Take a second and appreciate the beauty of symmetry of the equation (3.5). This can be regarded as a reciprocal rule for Riemann-Stieltjes integrals. Indeed, it tells us the value of the integral when the integrand and the integrator are swapped.

Proof. Let \(\varepsilon > 0\) be arbitrary. Because \(f \in \mathfrak{R}(\alpha)\) on \([a, b]\), by definition, there exists \(P_\varepsilon\) such that for any refinement \(P \supseteq P_\varepsilon\) and any set of representatives \(T\) of \(P\), the Riemann-Stieltjes sum \(S(P, T, f, \alpha)\) satisfies that

\[\abs{S(P, T, f, \alpha) - \int_a^b f \dif \alpha} < \varepsilon\]

Consider an arbitrary refinement \(P^\prime \supseteq P_\varepsilon\). And let \(T^\prime\) be a list of representatives of \(P^\prime\). We want to show that \(S(P^\prime, T^\prime, \alpha, f)\) is near the desired value. Write \(P^\prime = \{x_0, \ldots, x_n\}\). The Riemann-Stieltjes sum \(S(P^\prime, T^\prime, \alpha, f)\) can be then written as

(3.6)#\[S(P^\prime, T^\prime, \alpha, f) = \sum_{k=1}^n \alpha(t_k) [f(x_k) - f(x_{k-1}] = \sum_{k=1}^n \alpha(t_k) f(x_k) - \sum_{k=1}^n \alpha(t_k) f(x_{k-1})\]
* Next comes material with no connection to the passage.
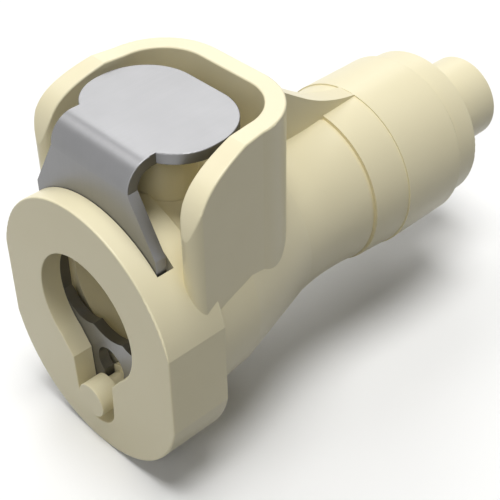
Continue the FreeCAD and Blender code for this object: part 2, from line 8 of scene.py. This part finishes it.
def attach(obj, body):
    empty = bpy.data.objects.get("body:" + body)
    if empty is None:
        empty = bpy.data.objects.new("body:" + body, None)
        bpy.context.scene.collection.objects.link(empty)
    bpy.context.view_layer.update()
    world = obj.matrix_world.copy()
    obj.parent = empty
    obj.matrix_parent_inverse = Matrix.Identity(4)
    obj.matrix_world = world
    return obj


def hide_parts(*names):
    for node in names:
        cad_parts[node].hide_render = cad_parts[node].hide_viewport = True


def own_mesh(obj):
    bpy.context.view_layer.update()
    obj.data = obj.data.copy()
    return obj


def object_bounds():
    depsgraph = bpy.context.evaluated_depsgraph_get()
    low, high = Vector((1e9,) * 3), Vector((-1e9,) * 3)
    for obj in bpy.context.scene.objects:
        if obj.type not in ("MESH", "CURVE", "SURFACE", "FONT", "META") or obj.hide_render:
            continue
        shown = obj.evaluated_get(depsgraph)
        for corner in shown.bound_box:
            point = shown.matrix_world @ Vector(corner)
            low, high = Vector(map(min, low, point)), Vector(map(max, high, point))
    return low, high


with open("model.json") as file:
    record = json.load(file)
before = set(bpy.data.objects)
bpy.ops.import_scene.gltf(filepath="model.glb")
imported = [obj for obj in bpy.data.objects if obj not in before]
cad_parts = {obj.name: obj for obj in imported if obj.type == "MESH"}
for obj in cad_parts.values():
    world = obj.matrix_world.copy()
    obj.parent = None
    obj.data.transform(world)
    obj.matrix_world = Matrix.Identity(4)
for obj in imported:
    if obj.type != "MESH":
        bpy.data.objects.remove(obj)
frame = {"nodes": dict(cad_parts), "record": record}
cad_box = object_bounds()

MM = 0.001
NODES = frame["nodes"]

# Camera: the photograph's viewing angle in degrees, with the aim point at the picture's centre
CAMERA_AZIMUTH = 47.27
CAMERA_ELEVATION = 39.05
CAMERA_ROLL = -1.216
CAMERA_AIM = Vector((8.807, -29.055, 7.072)) * MM
CAMERA_DISTANCE = 76.23 * MM
CAMERA_LENS = 90.42
CAMERA_NEAR = 1 * MM
CAMERA_FAR = 10.0
SENSOR_WIDTH = 36.0

# Floor: nearly white where it is looked at, a mid grey for the light it throws on the part
FLOOR_HALF = 900 * MM
FLOOR_SEEN = "#FAFAF9"
FLOOR_AS_LIGHT = "#787877"
FLOOR_ROUGHNESS = 0.9

# World: white where it is looked at, faint as a light
WHITE = (1, 1, 1, 1)
WORLD_SEEN = 1.0
WORLD_AS_LIGHT = 0.04

# Lamps: the direction each shines from, its strength and its spread in degrees. The key is
# overhead, for the thumb pad and the upper rims. The front lamp stands near the camera's side, the
# fill is low before the mouth, for the collar, and the side and rim lamps are above on the left,
# for the bend of the plate and the inside of the guard.
LAMPS = {
    "key": {"source": (0.04, 0.00, 1.00), "strength": 2.16, "spread": 30.0},
    "front": {"source": (0.52, -0.58, 0.63), "strength": 0.42, "spread": 24.0},
    "fill": {"source": (-0.10, -0.93, 0.36), "strength": 0.43, "spread": 50.0},
    "side": {"source": (-0.58, -0.18, 0.79), "strength": 0.36, "spread": 26.0},
    "rim": {"source": (-0.58, 0.46, 0.67), "strength": 0.66, "spread": 32.0},
}

# Patterns: how much fine structure the noise has, and how deep the skin's relief is
SOFT_DETAIL = 2.0
FINE_DETAIL = 3.0
RELIEF_DEPTH = 0.01 * MM


def linear(hex_colour):
    """sRGB hex to the linear colour that Blender's sockets take."""
    out = []
    for i in (1, 3, 5):
        c = int(hex_colour[i:i + 2], 16) / 255
        out.append(c / 12.92 if c <= 0.04045 else ((c + 0.055) / 1.055) ** 2.4)
    return (*out, 1.0)


def plug(tree, node, inputs):
    """Link each input of a node to the given socket, or set it to the given value."""
    for socket, source in inputs.items():
        if isinstance(source, bpy.types.NodeSocket):
            tree.links.new(source, node.inputs[socket])
        else:
            node.inputs[socket].default_value = source


def add(tree, kind, inputs=None, **settings):
    """Add a node, set its properties and plug its inputs."""
    node = tree.nodes.new(kind)
    for name, value in settings.items():
        setattr(node, name, value)
    plug(tree, node, inputs or {})
    return node


def noise(tree, place, size, detail):
    """Noise from 0 to 1, in lumps of the given size."""
    node = add(tree, "ShaderNodeTexNoise", {"Vector": place, "Scale": 1 / size, "Detail": detail})
    return node.outputs["Fac"]


def mixed_colour(tree, share, first, second):
    """A colour between two sRGB hex colours. The mix node keeps separate sockets for each type
    of data, and the numbers are those of its share, its two colours and its colour result."""
    inputs = {0: share, 6: linear(first), 7: linear(second)}
    return add(tree, "ShaderNodeMix", inputs, data_type="RGBA").outputs[2]


def between(tree, share, limits):
    """A value between two limits."""
    low, high = limits
    node = add(tree, "ShaderNodeMapRange", {"Value": share, "To Min": low, "To Max": high})
    return node.outputs["Result"]


def relief(tree, height, strength):
    """The normal of a skin with fine relief."""
    inputs = {"Height": height, "Strength": strength, "Distance": RELIEF_DEPTH}
    return add(tree, "ShaderNodeBump", inputs).outputs["Normal"]


def object_place(tree):
    """The place on the object, in its own metres."""
    return add(tree, "ShaderNodeTexCoord").outputs["Object"]


def new_material(name):
    """An empty node material, its tree and its Principled shader."""
    material = bpy.data.materials.new(name)
    material.use_nodes = True
    tree = material.node_tree
    tree.nodes.clear()
    shader = add(tree, "ShaderNodeBsdfPrincipled")
    add(tree, "ShaderNodeOutputMaterial", {"Surface": shader.outputs["BSDF"]})
    return material, tree, shader


def moulded_acetal(name, base, shade):
    """Acetal copolymer, injection moulded and unpainted: an even colour with a soft waxy sheen,
    a faint cloudiness from the flow of the melt and the fine spark-eroded skin of the tool."""
    cloud_size = 5.0 * MM
    skin_size = 0.16 * MM
    skin_strength = 0.12
    roughness = (0.30, 0.38)
    acetal_ior = 1.48
    material, tree, shader = new_material(name)
    place = object_place(tree)
    cloud = noise(tree, place, cloud_size, SOFT_DETAIL)
    skin = noise(tree, place, skin_size, FINE_DETAIL)
    plug(tree, shader, {
        "Base Color": mixed_colour(tree, cloud, base, shade),
        "Roughness": between(tree, skin, roughness),
        "Normal": relief(tree, skin, skin_strength),
        "IOR": acetal_ior,
    })
    return material


def satin_stainless():
    """Stainless strip, pressed and tumbled: a neutral grey with fine rolling lines that run
    along the strip, which spread the highlight across the bend."""
    line_spacing = 0.10 * MM
    line_length = 6.0 * MM
    patch_size = 3.0 * MM
    line_strength = 0.10
    roughness = (0.30, 0.42)
    material, tree, shader = new_material("satin stainless strip")
    place = object_place(tree)
    line_scale = (1 / line_spacing, 1 / line_length, 1 / line_length)
    drawn_out = add(tree, "ShaderNodeMapping", {"Vector": place, "Scale": line_scale})
    # The mapping already holds the size of the lines, so their noise has a size of one
    lines = noise(tree, drawn_out.outputs["Vector"], 1.0, FINE_DETAIL)
    patch = noise(tree, place, patch_size, SOFT_DETAIL)
    plug(tree, shader, {
        "Base Color": mixed_colour(tree, patch, "#888889", "#7F7F80"),
        "Roughness": between(tree, lines, roughness),
        "Normal": relief(tree, lines, line_strength),
        "Metallic": 1.0,
    })
    return material


def drawn_spring_wire():
    """Stainless music wire, drawn and coiled: brighter than the strip, with fine draw marks."""
    mark_size = 0.12 * MM
    roughness = (0.22, 0.36)
    material, tree, shader = new_material("drawn spring wire")
    marks = noise(tree, object_place(tree), mark_size, SOFT_DETAIL)
    plug(tree, shader, {
        "Base Color": mixed_colour(tree, marks, "#B4B2AE", "#A09E9B"),
        "Roughness": between(tree, marks, roughness),
        "Metallic": 1.0,
    })
    return material


def nitrile_seal():
    """Nitrile rubber O-ring, moulded: near black with a dry bloom."""
    bloom_size = 0.5 * MM
    roughness = (0.50, 0.70)
    nitrile_ior = 1.52
    material, tree, shader = new_material("nitrile rubber")
    bloom = noise(tree, object_place(tree), bloom_size, FINE_DETAIL)
    plug(tree, shader, {
        "Base Color": mixed_colour(tree, bloom, "#1A1A1B", "#2A2A2A"),
        "Roughness": between(tree, bloom, roughness),
        "IOR": nitrile_ior,
    })
    return material


def dress_nodes():
    """Give every CAD node the finish of its slot."""
    finishes = {
        "shell_plastic": moulded_acetal("cream moulded acetal", "#F2E9C6", "#EDE3BD"),
        "latch_steel": satin_stainless(),
        "spring_steel": drawn_spring_wire(),
        "seal_rubber": nitrile_seal(),
        "valve_plastic": moulded_acetal("white moulded acetal", "#EFEBDD", "#E6E1D0"),
    }
    for part in frame["record"]["subparts"]:
        node = NODES[part["node"]]
        node.data.materials.clear()
        node.data.materials.append(finishes[part["material_slot"]])


def put_in_scene(obj):
    """Link an object into the scene."""
    bpy.context.scene.collection.objects.link(obj)


def make_coils():
    """Copies of the coil springs' own meshes in their place, each attached to the body, with its
    CAD node hidden."""
    for joint in frame["record"]["behaviour"]["joints"]:
        for spring in joint["deforming_nodes"]:
            name = spring["node"]
            coil = bpy.data.objects.new(name.replace("spring", "coil"), NODES[name].data.copy())
            put_in_scene(coil)
            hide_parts(name)
            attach(coil, "body")
            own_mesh(coil)


def seen_directly(tree):
    """1 for what the camera, gloss and glass look at, 0 for light that only lands on the part."""
    path = add(tree, "ShaderNodeLightPath")
    seen = path.outputs["Is Camera Ray"]
    for ray in ("Is Glossy Ray", "Is Transmission Ray"):
        either = add(tree, "ShaderNodeMath", {0: seen, 1: path.outputs[ray]}, operation="MAXIMUM")
        seen = either.outputs[0]
    return seen


def make_floor():
    """Plain pale floor under the object's lowest point."""
    z = cad_box[0].z
    h = FLOOR_HALF
    corners = [(-h, -h, z), (h, -h, z), (h, h, z), (-h, h, z)]
    mesh = bpy.data.meshes.new("floor")
    mesh.from_pydata(corners, [], [(0, 1, 2, 3)])
    floor = bpy.data.objects.new("floor", mesh)
    put_in_scene(floor)
    material, tree, shader = new_material("matt white board")
    seen = seen_directly(tree)
    plug(tree, shader, {
        "Base Color": mixed_colour(tree, seen, FLOOR_AS_LIGHT, FLOOR_SEEN),
        "Roughness": FLOOR_ROUGHNESS,
    })
    mesh.materials.append(material)


def make_world():
    """White to the eye and to gloss, faint as light on the object."""
    world = bpy.data.worlds.new("studio")
    bpy.context.scene.world = world
    world.use_nodes = True
    tree = world.node_tree
    tree.nodes.clear()
    seen = seen_directly(tree)
    light = add(tree, "ShaderNodeBackground", {"Color": WHITE, "Strength": WORLD_AS_LIGHT})
    white = add(tree, "ShaderNodeBackground", {"Color": WHITE, "Strength": WORLD_SEEN})
    both = add(tree, "ShaderNodeMixShader", {0: seen, 1: light.outputs[0], 2: white.outputs[0]})
    add(tree, "ShaderNodeOutputWorld", {"Surface": both.outputs[0]})


def make_lamp(name, source, strength, spread):
    """A large soft lamp far away in the given direction."""
    lamp = bpy.data.lights.new(name, "SUN")
    lamp.energy = strength
    lamp.angle = math.radians(spread)
    obj = bpy.data.objects.new(name, lamp)
    obj.rotation_mode = "QUATERNION"
    obj.rotation_quaternion = Vector(source).to_track_quat("Z", "Y")
    put_in_scene(obj)


def make_camera():
    """The photograph's camera: a long lens from the front right, above."""
    yaw = math.radians(CAMERA_AZIMUTH)
    pitch = math.radians(CAMERA_ELEVATION)
    roll = math.radians(CAMERA_ROLL)
    level = math.cos(pitch)
    back = Vector((math.sin(yaw) * level, -math.cos(yaw) * level, math.sin(pitch)))
    right = Vector((0, 0, 1)).cross(back).normalized()
    up = back.cross(right)
    turned_right = right * math.cos(roll) + up * math.sin(roll)
    turned_up = up * math.cos(roll) - right * math.sin(roll)
    rotation = Matrix((turned_right, turned_up, back)).transposed().to_4x4()
    data = bpy.data.cameras.new("camera")
    data.lens = CAMERA_LENS
    data.sensor_width = SENSOR_WIDTH
    data.clip_start = CAMERA_NEAR
    data.clip_end = CAMERA_FAR
    camera = bpy.data.objects.new("camera", data)
    camera.matrix_world = Matrix.Translation(CAMERA_AIM + back * CAMERA_DISTANCE) @ rotation
    put_in_scene(camera)
    bpy.context.scene.camera = camera


make_camera()
make_world()
make_floor()
for lamp_name, lamp in LAMPS.items():
    make_lamp(lamp_name, **lamp)
dress_nodes()
make_coils()
bpy.context.scene.view_settings.view_transform = "Standard"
Meanwhile, the difference \(A = f(b)\alpha(b) - f(a)\alpha(a)\) on the right-hand side of (3.5) can be written as

(3.7)#\[\begin{split}A & = & & f(b)\alpha(b) - f(a)\alpha(a) \nonumber\\& = & & f(x_n)\alpha(x_n) - f(x_{n-1})\alpha(x_{n-1}) \nonumber\\& & & + f(x_{n-1})\alpha(x_{n-1}) - \cdots - f(x_{1})\alpha(x_{1}) \nonumber\\& & & + f(x_{1})\alpha(x_{1})- f(x_0)\alpha(x_0) \nonumber\\& = & & \sum_{k=1}^n f(x_k)\alpha(x_k) - \sum_{k=1}^n f(x_{k-1})\alpha(x_{k-1})\end{split}\]
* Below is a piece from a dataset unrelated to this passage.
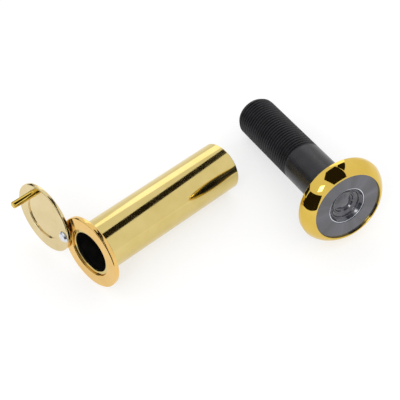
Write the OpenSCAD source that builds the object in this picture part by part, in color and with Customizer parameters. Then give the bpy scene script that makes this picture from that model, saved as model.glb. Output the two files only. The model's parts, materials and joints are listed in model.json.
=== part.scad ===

Subtracting (3.6) from (3.7), we obtain

(3.8)#\[A - S(P^\prime, T^\prime, \alpha, f) = \sum_{k=1}^n f(x_k) [\alpha(x_k) - \alpha(t_k) ] + \sum_{k=1}^n f(x_{k-1}) [\alpha(t_k) - \alpha(x_{k-1}) ]\]

Taking a close look at the right-hand side of (3.8), one may realize that it is also a Riemann-Stieltjes sum. To see this, let \(P^{\prime\prime} = P^\prime \cup T^\prime\), and let \(T^{\prime\prime}\) be the list of representatives constructed as follows. Choose \(x_k\) in \([t_k, x_k]\)(if \(t_k < x_k\)) and chose \(x_{k-1}\) in \([x_{k-1}, t_k]\)(if \(x_{k-1} < t_k\)).

Note

There are chances that \(t_k = x_k\) or \(t_k = x_{k-1}\). In that case, the term \(f(x_k)[\alpha(x_k)-\alpha(t_k)]\) or \(f(x_{k-1})[\alpha(t_k)-\alpha(x_{k-1})]\) would be zero.

Consider the diagram shown in Figure Fig. 3.1.

../_images/integration-by-parts-proof-diagram.png

Fig. 3.1 The blue part is associated with \(f(x_k)[\alpha(x_k)-\alpha(t_k)]\) while the orange part is associated with \(f(x_{k-1})[\alpha(t_k)-\alpha(x_{k-1})]\). We see that summing them up yields \(S(P^{\prime\prime}, T^{\prime\prime}, f, \alpha)\).#

The right-hand side of (3.8) is just \(S(P^{\prime\prime}, T^{\prime\prime}, f, \alpha)\). Since \(P^{\prime\prime} \supseteq P_\varepsilon\), we have

\[\abs{ S(P^{\prime\prime}, T^{\prime\prime}, f, \alpha) - \int_a^b f \dif \alpha } < \varepsilon\implies\abs{ A - S(P^\prime, T^\prime, \alpha, f) - \int_a^b f \dif \alpha } < \varepsilon\]

This shows that \(\alpha \in \mathfrak{R}(f)\) on \([a, b]\), and (3.5) is proved.